● Data excerpts
____________

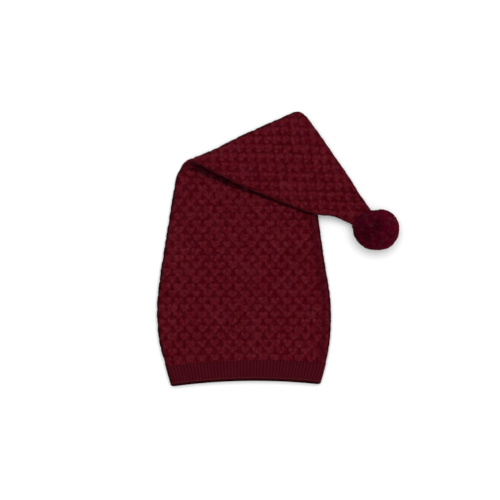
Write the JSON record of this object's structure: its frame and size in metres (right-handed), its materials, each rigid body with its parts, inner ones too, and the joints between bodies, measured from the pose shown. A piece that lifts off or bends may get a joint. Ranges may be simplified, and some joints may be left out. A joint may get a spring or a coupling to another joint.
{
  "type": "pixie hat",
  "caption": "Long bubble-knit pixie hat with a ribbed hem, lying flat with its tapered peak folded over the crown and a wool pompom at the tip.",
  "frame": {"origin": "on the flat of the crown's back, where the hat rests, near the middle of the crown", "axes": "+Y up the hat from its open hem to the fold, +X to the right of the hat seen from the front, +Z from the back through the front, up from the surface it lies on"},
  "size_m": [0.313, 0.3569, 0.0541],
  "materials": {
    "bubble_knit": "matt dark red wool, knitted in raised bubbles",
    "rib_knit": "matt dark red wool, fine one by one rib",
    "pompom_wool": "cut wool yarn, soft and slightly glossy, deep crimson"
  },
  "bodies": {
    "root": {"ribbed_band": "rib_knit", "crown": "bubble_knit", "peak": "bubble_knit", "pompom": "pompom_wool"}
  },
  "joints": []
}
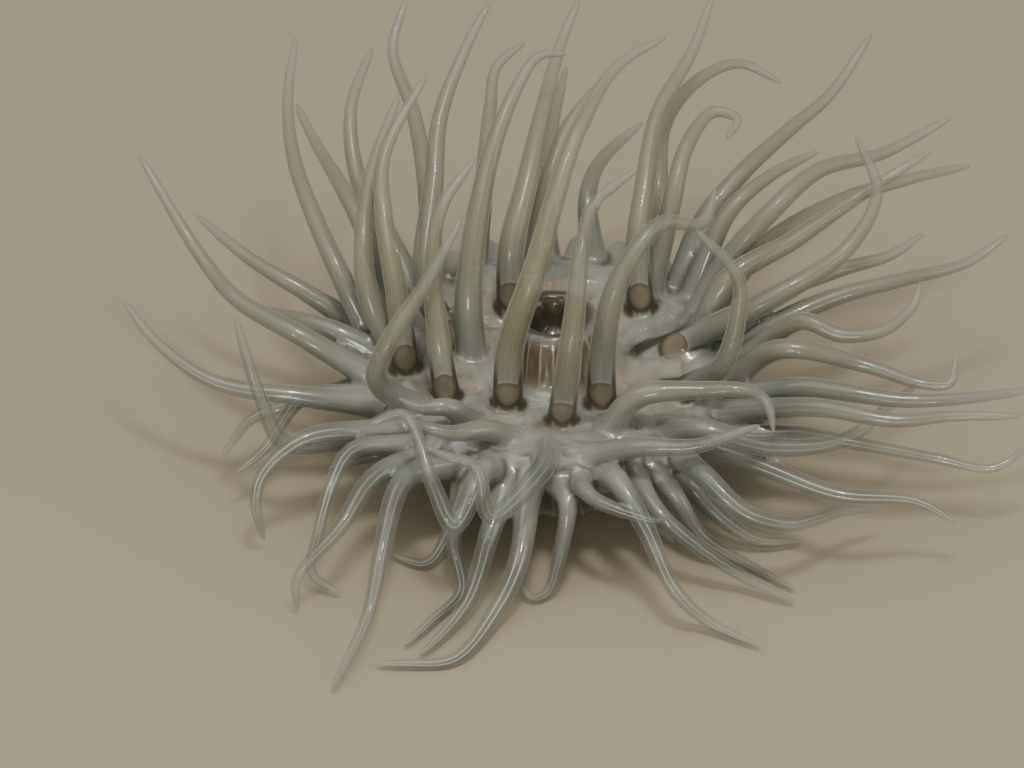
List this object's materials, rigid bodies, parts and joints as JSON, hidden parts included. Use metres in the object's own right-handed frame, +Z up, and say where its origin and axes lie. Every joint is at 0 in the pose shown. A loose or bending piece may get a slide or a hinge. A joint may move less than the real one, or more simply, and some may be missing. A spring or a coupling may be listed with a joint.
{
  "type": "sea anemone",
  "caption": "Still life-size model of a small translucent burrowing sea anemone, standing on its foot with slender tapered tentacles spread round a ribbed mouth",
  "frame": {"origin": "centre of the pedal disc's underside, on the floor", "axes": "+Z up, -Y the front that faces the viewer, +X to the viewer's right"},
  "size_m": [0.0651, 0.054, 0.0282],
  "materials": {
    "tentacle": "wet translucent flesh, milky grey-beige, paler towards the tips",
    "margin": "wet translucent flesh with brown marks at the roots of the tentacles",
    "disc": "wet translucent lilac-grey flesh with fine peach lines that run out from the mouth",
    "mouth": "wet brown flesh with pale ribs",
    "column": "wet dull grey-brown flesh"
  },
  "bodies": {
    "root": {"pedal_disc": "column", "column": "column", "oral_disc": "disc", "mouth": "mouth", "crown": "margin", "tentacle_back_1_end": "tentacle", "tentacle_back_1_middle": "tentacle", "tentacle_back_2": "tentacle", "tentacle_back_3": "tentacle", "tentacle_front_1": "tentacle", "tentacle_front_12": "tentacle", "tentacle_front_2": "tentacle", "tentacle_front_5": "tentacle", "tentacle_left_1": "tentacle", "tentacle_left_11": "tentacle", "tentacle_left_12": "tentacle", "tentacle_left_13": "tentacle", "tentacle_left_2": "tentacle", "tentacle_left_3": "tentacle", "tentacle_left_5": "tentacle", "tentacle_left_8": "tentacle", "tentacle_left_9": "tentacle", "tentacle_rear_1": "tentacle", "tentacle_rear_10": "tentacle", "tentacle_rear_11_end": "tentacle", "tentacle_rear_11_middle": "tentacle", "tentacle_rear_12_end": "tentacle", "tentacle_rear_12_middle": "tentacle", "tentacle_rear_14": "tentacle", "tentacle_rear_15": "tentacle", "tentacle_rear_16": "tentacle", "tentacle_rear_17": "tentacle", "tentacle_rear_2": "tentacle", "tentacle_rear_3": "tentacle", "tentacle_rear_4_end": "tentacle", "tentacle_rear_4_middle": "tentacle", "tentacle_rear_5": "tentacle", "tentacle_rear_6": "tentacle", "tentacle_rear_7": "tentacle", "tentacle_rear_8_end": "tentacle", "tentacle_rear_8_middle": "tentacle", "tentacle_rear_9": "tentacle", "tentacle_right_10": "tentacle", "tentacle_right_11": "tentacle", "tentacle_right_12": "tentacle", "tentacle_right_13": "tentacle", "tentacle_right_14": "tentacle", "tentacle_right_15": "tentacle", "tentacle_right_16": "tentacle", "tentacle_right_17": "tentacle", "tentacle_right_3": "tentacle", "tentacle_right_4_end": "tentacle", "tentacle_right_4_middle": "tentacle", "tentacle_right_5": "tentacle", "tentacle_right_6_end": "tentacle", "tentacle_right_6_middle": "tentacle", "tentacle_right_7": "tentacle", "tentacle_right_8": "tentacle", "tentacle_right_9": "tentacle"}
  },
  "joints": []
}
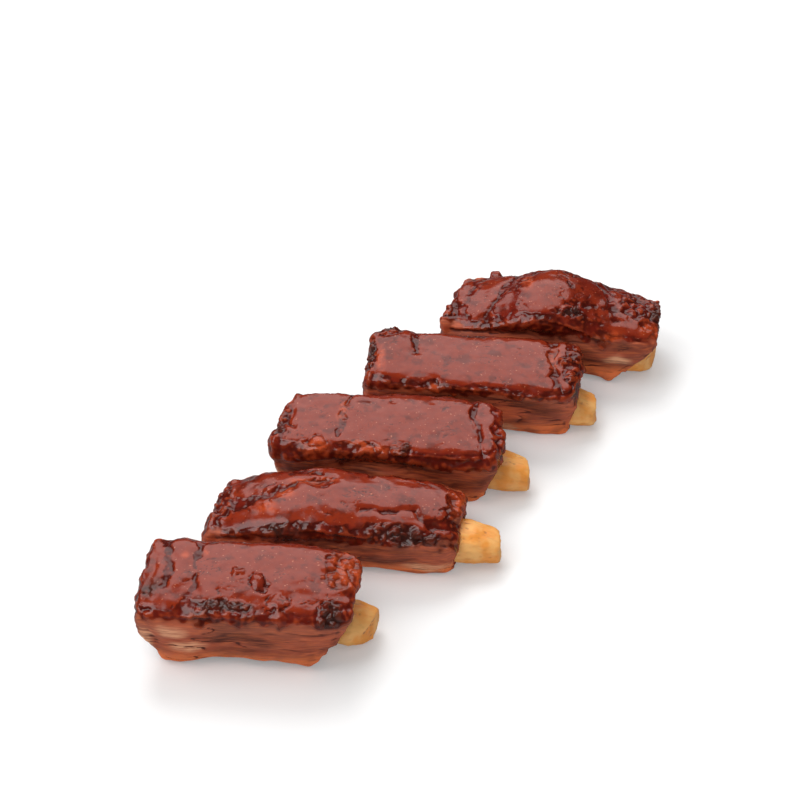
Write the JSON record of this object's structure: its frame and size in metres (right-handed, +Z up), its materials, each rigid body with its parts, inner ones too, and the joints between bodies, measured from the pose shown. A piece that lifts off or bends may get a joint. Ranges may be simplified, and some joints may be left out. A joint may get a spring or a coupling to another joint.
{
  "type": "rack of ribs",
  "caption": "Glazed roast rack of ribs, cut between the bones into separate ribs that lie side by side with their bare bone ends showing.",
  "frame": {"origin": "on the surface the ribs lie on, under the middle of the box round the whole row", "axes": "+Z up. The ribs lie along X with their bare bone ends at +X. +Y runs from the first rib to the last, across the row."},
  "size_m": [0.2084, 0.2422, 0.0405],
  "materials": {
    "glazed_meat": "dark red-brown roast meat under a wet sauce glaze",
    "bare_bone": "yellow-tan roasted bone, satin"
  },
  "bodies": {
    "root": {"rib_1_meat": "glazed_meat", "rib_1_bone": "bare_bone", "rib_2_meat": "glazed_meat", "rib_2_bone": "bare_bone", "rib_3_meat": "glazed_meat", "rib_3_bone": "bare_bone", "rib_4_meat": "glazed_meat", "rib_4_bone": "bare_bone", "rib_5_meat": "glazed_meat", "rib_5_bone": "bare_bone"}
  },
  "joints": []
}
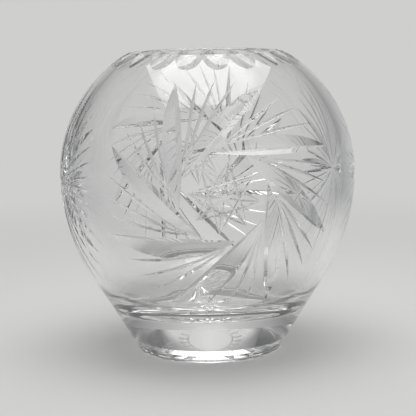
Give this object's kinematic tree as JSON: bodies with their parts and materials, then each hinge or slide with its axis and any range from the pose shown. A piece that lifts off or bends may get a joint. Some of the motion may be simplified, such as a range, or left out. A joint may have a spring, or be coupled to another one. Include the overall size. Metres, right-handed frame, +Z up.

____________

● Directive
Please repeat the listing above in full and exactly.

● Correct result
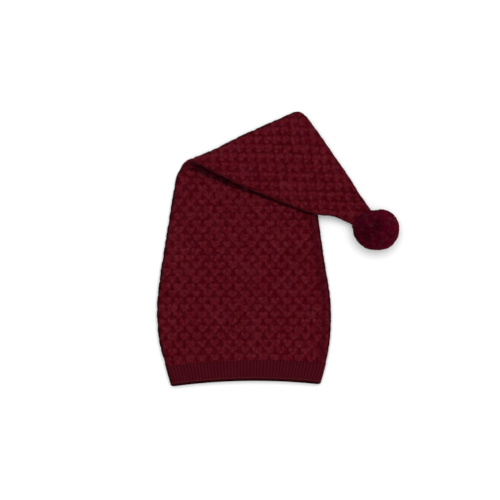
Write the JSON record of this object's structure: its frame and size in metres (right-handed), its materials, each rigid body with its parts, inner ones too, and the joints between bodies, measured from the pose shown. A piece that lifts off or bends may get a joint. Ranges may be simplified, and some joints may be left out. A joint may get a spring or a coupling to another joint.
{
  "type": "pixie hat",
  "caption": "Long bubble-knit pixie hat with a ribbed hem, lying flat with its tapered peak folded over the crown and a wool pompom at the tip.",
  "frame": {"origin": "on the flat of the crown's back, where the hat rests, near the middle of the crown", "axes": "+Y up the hat from its open hem to the fold, +X to the right of the hat seen from the front, +Z from the back through the front, up from the surface it lies on"},
  "size_m": [0.313, 0.3569, 0.0541],
  "materials": {
    "bubble_knit": "matt dark red wool, knitted in raised bubbles",
    "rib_knit": "matt dark red wool, fine one by one rib",
    "pompom_wool": "cut wool yarn, soft and slightly glossy, deep crimson"
  },
  "bodies": {
    "root": {"ribbed_band": "rib_knit", "crown": "bubble_knit", "peak": "bubble_knit", "pompom": "pompom_wool"}
  },
  "joints": []
}
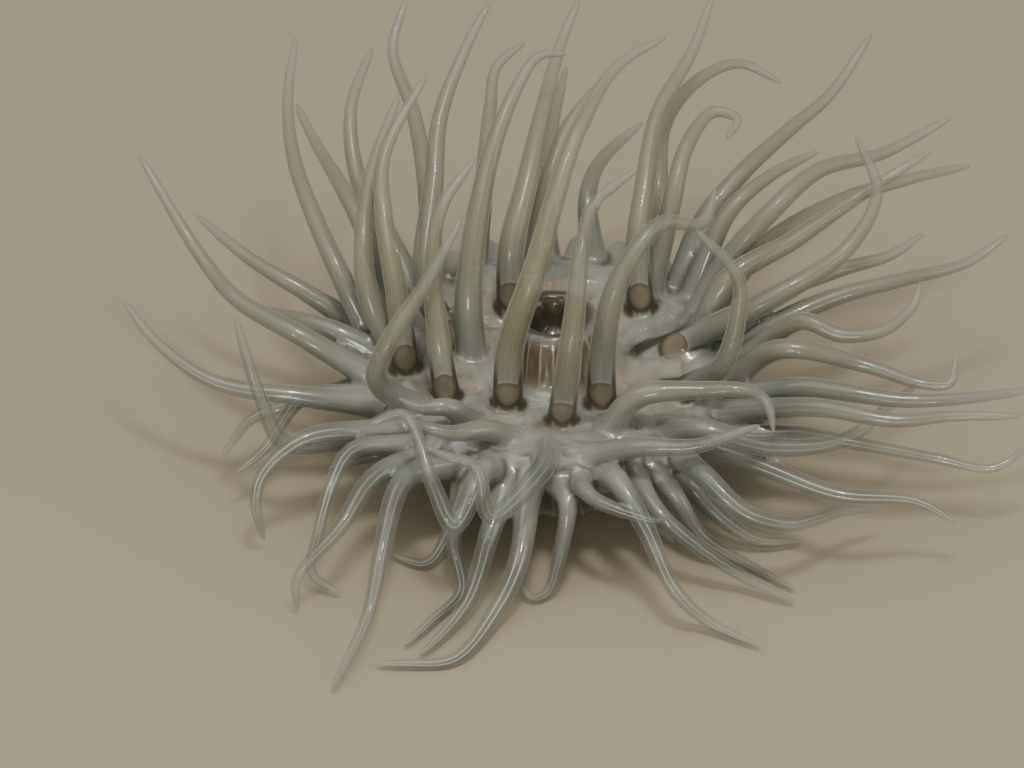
List this object's materials, rigid bodies, parts and joints as JSON, hidden parts included. Use metres in the object's own right-handed frame, +Z up, and say where its origin and axes lie. Every joint is at 0 in the pose shown. A loose or bending piece may get a slide or a hinge. A joint may move less than the real one, or more simply, and some may be missing. A spring or a coupling may be listed with a joint.
{
  "type": "sea anemone",
  "caption": "Still life-size model of a small translucent burrowing sea anemone, standing on its foot with slender tapered tentacles spread round a ribbed mouth",
  "frame": {"origin": "centre of the pedal disc's underside, on the floor", "axes": "+Z up, -Y the front that faces the viewer, +X to the viewer's right"},
  "size_m": [0.0651, 0.054, 0.0282],
  "materials": {
    "tentacle": "wet translucent flesh, milky grey-beige, paler towards the tips",
    "margin": "wet translucent flesh with brown marks at the roots of the tentacles",
    "disc": "wet translucent lilac-grey flesh with fine peach lines that run out from the mouth",
    "mouth": "wet brown flesh with pale ribs",
    "column": "wet dull grey-brown flesh"
  },
  "bodies": {
    "root": {"pedal_disc": "column", "column": "column", "oral_disc": "disc", "mouth": "mouth", "crown": "margin", "tentacle_back_1_end": "tentacle", "tentacle_back_1_middle": "tentacle", "tentacle_back_2": "tentacle", "tentacle_back_3": "tentacle", "tentacle_front_1": "tentacle", "tentacle_front_12": "tentacle", "tentacle_front_2": "tentacle", "tentacle_front_5": "tentacle", "tentacle_left_1": "tentacle", "tentacle_left_11": "tentacle", "tentacle_left_12": "tentacle", "tentacle_left_13": "tentacle", "tentacle_left_2": "tentacle", "tentacle_left_3": "tentacle", "tentacle_left_5": "tentacle", "tentacle_left_8": "tentacle", "tentacle_left_9": "tentacle", "tentacle_rear_1": "tentacle", "tentacle_rear_10": "tentacle", "tentacle_rear_11_end": "tentacle", "tentacle_rear_11_middle": "tentacle", "tentacle_rear_12_end": "tentacle", "tentacle_rear_12_middle": "tentacle", "tentacle_rear_14": "tentacle", "tentacle_rear_15": "tentacle", "tentacle_rear_16": "tentacle", "tentacle_rear_17": "tentacle", "tentacle_rear_2": "tentacle", "tentacle_rear_3": "tentacle", "tentacle_rear_4_end": "tentacle", "tentacle_rear_4_middle": "tentacle", "tentacle_rear_5": "tentacle", "tentacle_rear_6": "tentacle", "tentacle_rear_7": "tentacle", "tentacle_rear_8_end": "tentacle", "tentacle_rear_8_middle": "tentacle", "tentacle_rear_9": "tentacle", "tentacle_right_10": "tentacle", "tentacle_right_11": "tentacle", "tentacle_right_12": "tentacle", "tentacle_right_13": "tentacle", "tentacle_right_14": "tentacle", "tentacle_right_15": "tentacle", "tentacle_right_16": "tentacle", "tentacle_right_17": "tentacle", "tentacle_right_3": "tentacle", "tentacle_right_4_end": "tentacle", "tentacle_right_4_middle": "tentacle", "tentacle_right_5": "tentacle", "tentacle_right_6_end": "tentacle", "tentacle_right_6_middle": "tentacle", "tentacle_right_7": "tentacle", "tentacle_right_8": "tentacle", "tentacle_right_9": "tentacle"}
  },
  "joints": []
}
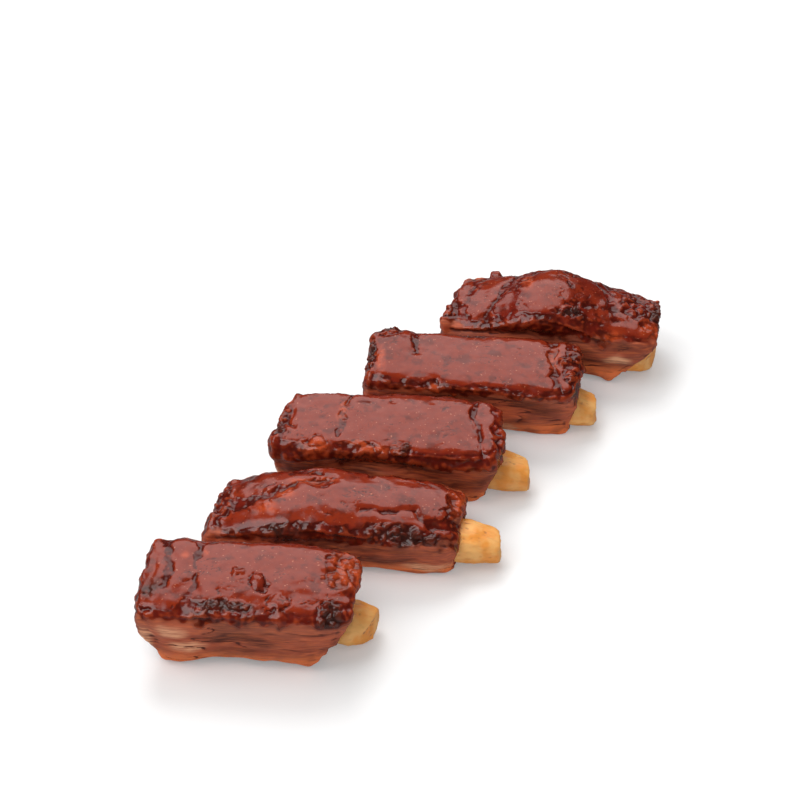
Write the JSON record of this object's structure: its frame and size in metres (right-handed, +Z up), its materials, each rigid body with its parts, inner ones too, and the joints between bodies, measured from the pose shown. A piece that lifts off or bends may get a joint. Ranges may be simplified, and some joints may be left out. A joint may get a spring or a coupling to another joint.
{
  "type": "rack of ribs",
  "caption": "Glazed roast rack of ribs, cut between the bones into separate ribs that lie side by side with their bare bone ends showing.",
  "frame": {"origin": "on the surface the ribs lie on, under the middle of the box round the whole row", "axes": "+Z up. The ribs lie along X with their bare bone ends at +X. +Y runs from the first rib to the last, across the row."},
  "size_m": [0.2084, 0.2422, 0.0405],
  "materials": {
    "glazed_meat": "dark red-brown roast meat under a wet sauce glaze",
    "bare_bone": "yellow-tan roasted bone, satin"
  },
  "bodies": {
    "root": {"rib_1_meat": "glazed_meat", "rib_1_bone": "bare_bone", "rib_2_meat": "glazed_meat", "rib_2_bone": "bare_bone", "rib_3_meat": "glazed_meat", "rib_3_bone": "bare_bone", "rib_4_meat": "glazed_meat", "rib_4_bone": "bare_bone", "rib_5_meat": "glazed_meat", "rib_5_bone": "bare_bone"}
  },
  "joints": []
}
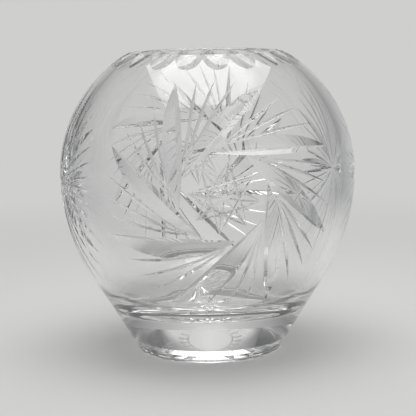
Give this object's kinematic tree as JSON: bodies with their parts and materials, then each hinge or slide with its axis and any range from the pose shown. A piece that lifts off or bends may get a joint. Some of the motion may be simplified, such as a range, or left out. A joint may have a spring, or be coupled to another one. Include the overall size. Metres, right-handed frame, +Z up.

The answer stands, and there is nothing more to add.